### WHAT THE TASK ASKS
Search the listing below for "three". Copy each matching line.

### SOURCE MATERIAL

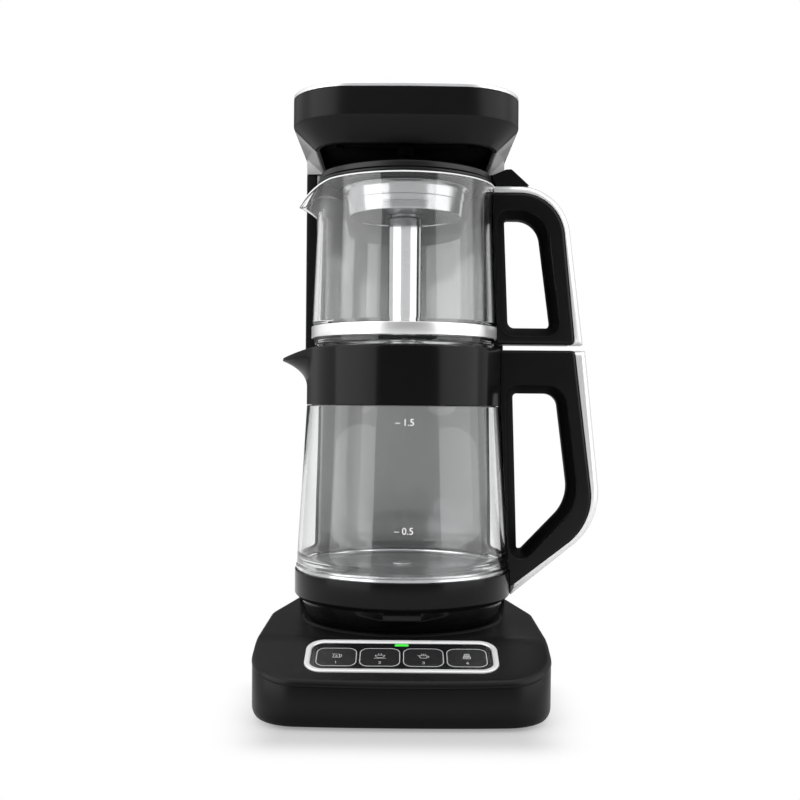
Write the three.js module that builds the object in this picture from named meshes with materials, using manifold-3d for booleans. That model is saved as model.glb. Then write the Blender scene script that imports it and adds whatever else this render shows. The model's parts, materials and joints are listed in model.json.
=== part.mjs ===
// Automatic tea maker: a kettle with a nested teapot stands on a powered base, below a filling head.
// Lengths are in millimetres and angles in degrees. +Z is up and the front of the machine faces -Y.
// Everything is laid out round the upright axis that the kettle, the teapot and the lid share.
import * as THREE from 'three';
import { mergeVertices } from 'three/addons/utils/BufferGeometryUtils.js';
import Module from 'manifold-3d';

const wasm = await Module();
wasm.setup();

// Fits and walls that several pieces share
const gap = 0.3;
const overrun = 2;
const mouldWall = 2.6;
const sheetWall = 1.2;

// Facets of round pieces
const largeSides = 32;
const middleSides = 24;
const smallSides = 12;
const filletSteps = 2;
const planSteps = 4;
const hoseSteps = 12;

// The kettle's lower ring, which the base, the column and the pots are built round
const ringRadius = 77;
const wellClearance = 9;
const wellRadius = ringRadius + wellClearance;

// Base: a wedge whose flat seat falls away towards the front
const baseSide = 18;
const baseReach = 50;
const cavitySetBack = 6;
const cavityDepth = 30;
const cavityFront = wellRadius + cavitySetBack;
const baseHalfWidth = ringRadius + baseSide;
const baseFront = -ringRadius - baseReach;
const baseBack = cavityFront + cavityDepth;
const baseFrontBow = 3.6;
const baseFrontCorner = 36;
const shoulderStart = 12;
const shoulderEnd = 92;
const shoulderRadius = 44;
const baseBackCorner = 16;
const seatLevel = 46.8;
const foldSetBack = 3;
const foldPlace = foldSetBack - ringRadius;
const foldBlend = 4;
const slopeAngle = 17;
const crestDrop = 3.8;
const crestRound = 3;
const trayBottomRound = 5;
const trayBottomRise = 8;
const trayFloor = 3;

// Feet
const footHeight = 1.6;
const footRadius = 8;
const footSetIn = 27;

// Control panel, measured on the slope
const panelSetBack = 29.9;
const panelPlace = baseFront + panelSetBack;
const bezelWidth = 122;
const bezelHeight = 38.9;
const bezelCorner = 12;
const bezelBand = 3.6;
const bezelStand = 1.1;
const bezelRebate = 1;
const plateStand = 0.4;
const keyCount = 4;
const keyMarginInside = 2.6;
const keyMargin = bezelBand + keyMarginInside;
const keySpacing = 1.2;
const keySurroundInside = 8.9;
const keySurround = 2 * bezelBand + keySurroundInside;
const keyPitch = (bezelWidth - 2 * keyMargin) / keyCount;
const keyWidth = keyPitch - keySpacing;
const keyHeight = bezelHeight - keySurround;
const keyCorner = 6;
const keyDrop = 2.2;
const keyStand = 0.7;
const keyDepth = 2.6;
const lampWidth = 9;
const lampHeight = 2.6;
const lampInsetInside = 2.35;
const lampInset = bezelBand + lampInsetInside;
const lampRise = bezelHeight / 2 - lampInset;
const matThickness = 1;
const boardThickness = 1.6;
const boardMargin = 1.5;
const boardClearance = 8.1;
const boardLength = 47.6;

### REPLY
Write the three.js module that builds the object in this picture from named meshes with materials, using manifold-3d for booleans. That model is saved as model.glb. Then write the Blender scene script that imports it and adds whatever else this render shows. The model's parts, materials and joints are listed in model.json.
import * as THREE from 'three';
import { mergeVertices } from 'three/addons/utils/BufferGeometryUtils.js';